*Source excerpt*
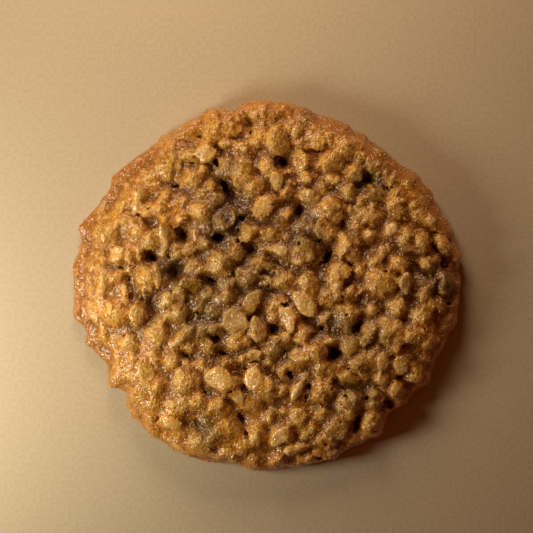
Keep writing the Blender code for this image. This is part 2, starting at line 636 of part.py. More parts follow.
def main():
    """Clears the scene and builds the cookie in a collection of its own."""
    for obj in list(bpy.data.objects):
        bpy.data.objects.remove(obj)
    mounds = scattered_mounds()
    body = make_body(mounds)
    fuse_flakes(body, mounds)
    keep_largest_shell(body)
    join_base_faces(body)
    centre_on_base(body)
    body.data.materials.clear()
    body.data.materials.append(make_crust())
    body.data.shade_smooth()
    body.data.set_sharp_from_angle(angle=math.radians(60.0))
    food = bpy.data.collections.new("oatmeal_cookie")
    bpy.context.scene.collection.children.link(food)
    for collection in list(body.users_collection):
        collection.objects.unlink(body)
    food.objects.link(body)
    print(len(mounds), "mounds,", len(body.data.polygons), "triangles")


main()
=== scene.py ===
"""Looks of an oatmeal cookie: craggy baked dough over coated oats, with bare flakes and fine grain.

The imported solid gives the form. A copy of it gets dough-coated oats, bare flakes and crumbs and is
melted into one skin by a voxel remesh. Its narrow creases are then filled, and it is pitted and grained.
Lengths are metres, and those of the named tables mm. +X is the photo's right and +Y its top.
"""

import logging
import math
import random
from collections.abc import Callable
from dataclasses import dataclass, field
from enum import Enum
from typing import NamedTuple

import bmesh
import bpy
import numpy as np
from mathutils import Euler, Matrix, Vector, noise
from mathutils.bvhtree import BVHTree


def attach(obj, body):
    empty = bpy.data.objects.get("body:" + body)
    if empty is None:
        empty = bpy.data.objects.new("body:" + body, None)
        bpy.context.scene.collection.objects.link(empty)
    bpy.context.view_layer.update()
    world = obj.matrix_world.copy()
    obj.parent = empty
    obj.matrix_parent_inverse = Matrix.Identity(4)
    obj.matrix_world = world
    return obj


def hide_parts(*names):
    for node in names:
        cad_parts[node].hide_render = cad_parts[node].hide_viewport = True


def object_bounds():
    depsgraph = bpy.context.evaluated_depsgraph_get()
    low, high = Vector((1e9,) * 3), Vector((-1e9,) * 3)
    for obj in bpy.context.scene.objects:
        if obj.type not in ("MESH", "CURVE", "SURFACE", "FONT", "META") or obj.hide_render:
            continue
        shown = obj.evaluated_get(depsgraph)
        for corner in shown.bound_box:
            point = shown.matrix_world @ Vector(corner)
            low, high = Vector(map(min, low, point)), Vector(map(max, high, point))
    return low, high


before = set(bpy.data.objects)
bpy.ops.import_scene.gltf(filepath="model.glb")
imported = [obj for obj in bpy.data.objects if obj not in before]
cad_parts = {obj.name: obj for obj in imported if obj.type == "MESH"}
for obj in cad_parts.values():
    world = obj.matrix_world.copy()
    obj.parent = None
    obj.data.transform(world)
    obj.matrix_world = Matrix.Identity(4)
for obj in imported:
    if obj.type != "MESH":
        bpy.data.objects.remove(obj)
CAD_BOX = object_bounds()

MM = 0.001
FULL_TURN = 2 * math.pi
NODE = "cookie"
BODY = "root"

log = logging.getLogger("oatmeal_cookie")

Colour = tuple[float, float, float]


class Attribute(Enum):
    """Per-vertex values that the finishes read."""

    HOLLOW = "hollow_shade"
    DEPTH = "depth"
    PEAK = "peak"
    RIM = "rim"
    SKIRT = "skirt_and_side_shade"
    OAT = "oat"
    RIB = "rib"
    PIT = "pit"
    TINT = "tint"
    UNDER = "under"
    TONE = "tone_and_light"


def read_rows(
    items: bpy.types.bpy_prop_collection, name: str, width: int, kind: type = np.float32
) -> np.ndarray:
    """Reads one property of every item in a mesh's list.

    Args:
        items: The list, such as the mesh's vertices.
        name: The property.
        width: How many numbers it has.
        kind: Type of the numbers.

    Returns:
        One row for each item.
    """
    rows = np.empty(len(items) * width, kind)
    items.foreach_get(name, rows)
    return rows.reshape(-1, width)


def points_of(mesh: bpy.types.Mesh) -> np.ndarray:
    """A mesh's vertex positions, one row each."""
    return read_rows(mesh.vertices, "co", 3).astype(np.float64)


def set_points(mesh: bpy.types.Mesh, points: np.ndarray) -> None:
    """Writes a mesh's points.

    Args:
        mesh: The mesh to change.
        points: One row for each vertex.
    """
    mesh.vertices.foreach_set("co", points.astype(np.float32).ravel())
    mesh.update()


def normals_of(mesh: bpy.types.Mesh) -> np.ndarray:
    """A mesh's vertex normals, one row each."""
    return read_rows(mesh.vertex_normals, "vector", 3).astype(np.float64)


def store(mesh: bpy.types.Mesh, name: Attribute, values: np.ndarray) -> None:
    """Keeps one number for each vertex, for the finishes.

    Args:
        mesh: The mesh that gets the attribute.
        name: Which attribute.
        values: One number for each vertex.
    """
    layer = mesh.attributes.new(name.value, "FLOAT", "POINT")
    layer.data.foreach_set("value", values.astype(np.float32))


def values_of(mesh: bpy.types.Mesh, name: Attribute) -> np.ndarray:
    """Reads back what store kept."""
    return read_rows(mesh.attributes[name.value].data, "value", 1)[:, 0]


def smooth_step(value: np.ndarray) -> np.ndarray:
    """0 below 0, 1 above 1, and a smooth rise between."""
    clipped = np.clip(value, 0.0, 1.0)
    return clipped * clipped * (3.0 - 2.0 * clipped)


def ramp(value: np.ndarray, start: float, length: float) -> np.ndarray:
    """A smooth rise from 0 at the start to 1 over this length."""
    return smooth_step((value - start) / length)


def at_points(points: np.ndarray, rule: Callable[[Vector], object]) -> np.ndarray:
    """What a rule gives at each of these points."""
    return np.array([rule(Vector(point)) for point in points])


def hollowness(mesh: bpy.types.Mesh, rounds: int) -> np.ndarray:
    """How far each vertex lies below the surface that is left once its relief is smoothed away.

    Args:
        mesh: The mesh.
        rounds: How many times each vertex moves to the mean of its neighbours.

    Returns:
        The distance along each vertex's normal, below 0 on what stands out.
    """
    points = points_of(mesh)
    edges = read_rows(mesh.edges, "vertices", 2, np.int32)
    start, end = np.concatenate([edges[:, 0], edges[:, 1]]), np.concatenate([edges[:, 1], edges[:, 0]])
    count = np.maximum(np.bincount(start, minlength=len(points)), 1)
    soft = points
    for _ in range(rounds):
        mean = [np.bincount(start, soft[end, axis], len(points)) / count for axis in range(3)]
        soft = np.column_stack(mean)
    return np.einsum("ij,ij->i", soft - points, normals_of(mesh))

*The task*
Within the material above, transcribe exactly the lines that run from the line holding "food.objects.link(body)" through the line holding "shown = obj.evaluated_get(depsgraph)".

*Full solution*
    food.objects.link(body)
    print(len(mounds), "mounds,", len(body.data.polygons), "triangles")


main()
=== scene.py ===
"""Looks of an oatmeal cookie: craggy baked dough over coated oats, with bare flakes and fine grain.

The imported solid gives the form. A copy of it gets dough-coated oats, bare flakes and crumbs and is
melted into one skin by a voxel remesh. Its narrow creases are then filled, and it is pitted and grained.
Lengths are metres, and those of the named tables mm. +X is the photo's right and +Y its top.
"""

import logging
import math
import random
from collections.abc import Callable
from dataclasses import dataclass, field
from enum import Enum
from typing import NamedTuple

import bmesh
import bpy
import numpy as np
from mathutils import Euler, Matrix, Vector, noise
from mathutils.bvhtree import BVHTree


def attach(obj, body):
    empty = bpy.data.objects.get("body:" + body)
    if empty is None:
        empty = bpy.data.objects.new("body:" + body, None)
        bpy.context.scene.collection.objects.link(empty)
    bpy.context.view_layer.update()
    world = obj.matrix_world.copy()
    obj.parent = empty
    obj.matrix_parent_inverse = Matrix.Identity(4)
    obj.matrix_world = world
    return obj


def hide_parts(*names):
    for node in names:
        cad_parts[node].hide_render = cad_parts[node].hide_viewport = True


def object_bounds():
    depsgraph = bpy.context.evaluated_depsgraph_get()
    low, high = Vector((1e9,) * 3), Vector((-1e9,) * 3)
    for obj in bpy.context.scene.objects:
        if obj.type not in ("MESH", "CURVE", "SURFACE", "FONT", "META") or obj.hide_render:
            continue
        shown = obj.evaluated_get(depsgraph)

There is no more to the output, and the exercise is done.